A Windsor man has been found guilty of arson for a fire last year at a former downtown restaurant.

Patrick Warren, 38, was convicted Thursday for a fire at the former Pour House on Chatham St. West in February 2017.

Investigators determined the fire was intentionally set in a small garbage shed behind.

The blaze caused $75,000 damage and no one was hurt. But assistant crown attorney Brian Mannarin successfully argued the inherent risk of starting a fire, and the dangers posed to firefighters, made this a serious offence.

In February, Justice Greg Verbeem ruled arson in this case is a serious personal injury offence, marking the first time a provincial judge has ever ruled in that manner.

It means the accused could be declared a dangerous offender and face a much stronger sentence.

Mannarin tells CTV News he will seek a dangerous offender status for Warren.

Court heard Warren has been found guilty of five other arson related charges, showing a pattern of repetitive behaviour.

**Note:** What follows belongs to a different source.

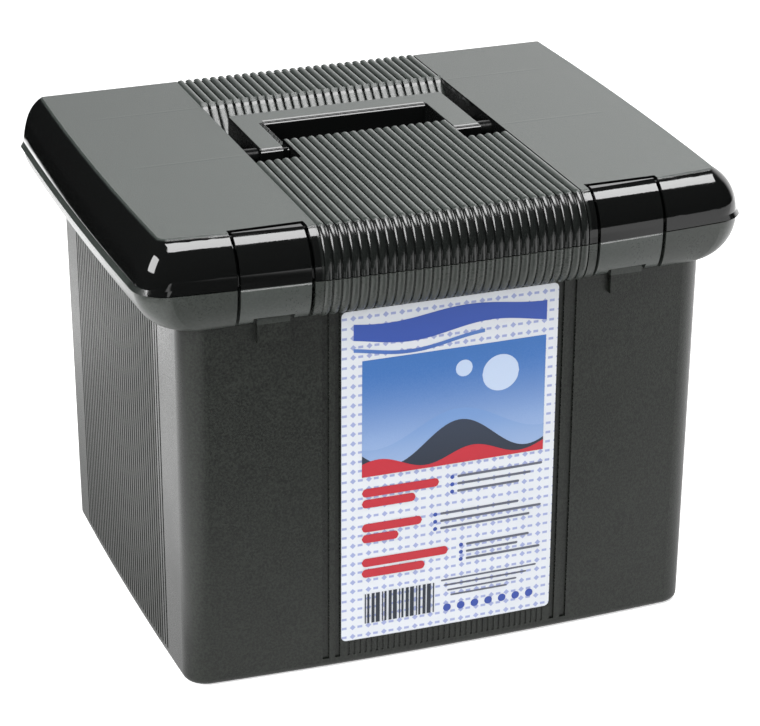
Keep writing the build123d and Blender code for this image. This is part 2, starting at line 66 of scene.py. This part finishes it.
# ---- Node helpers -------------------------------------------------------------------------------------
class Tree:
    """Short calls for building a node tree."""

    def __init__(self, tree):
        self.tree = tree
        self.tree.nodes.clear()

    def node(self, kind, **inputs):
        made = self.tree.nodes.new(kind)
        for name, value in inputs.items():
            self.put(made.inputs[name.replace("_", " ")], value)
        return made

    def put(self, socket, value):
        if isinstance(value, bpy.types.NodeSocket):
            self.tree.links.new(value, socket)
        else:
            socket.default_value = value

    def math(self, operation, *values, clamp=False):
        made = self.tree.nodes.new("ShaderNodeMath")
        made.operation = operation
        made.use_clamp = clamp
        for socket, value in zip(made.inputs, values):
            self.put(socket, value)
        return made.outputs[0]

    def chain(self, operation, first, *others):
        for other in others:
            first = self.math(operation, first, other)
        return first

    def times(self, *values):
        return self.chain("MULTIPLY", *values)

    def plus(self, *values):
        return self.chain("ADD", *values)

    def most(self, *values):
        return self.chain("MAXIMUM", *values)

    def less(self, value, taken, clamp=False):
        return self.math("SUBTRACT", value, taken, clamp=clamp)

    def size(self, value):
        return self.math("ABSOLUTE", value)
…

Justice Verbeem expressed concern saying Warren "poses a high level of attractability to that type of conduct" and his inability to keep himself from committing this type of crime in the future "may endanger human life by acts of arson."

Crown attorneys can seek the designation during sentencing and must show that there is a high risk that the criminal will re-offend.

Beginning September 17, Warren will undergo a forensic assessment in Toronto. A formal hearing, involving the attorney general will follow.

Once a decision on the designation has been made, the judge will determine what sentence to impose.

According to Public Safety Canada, if a person is declared a dangerous offender, they could be jailed indefinitely.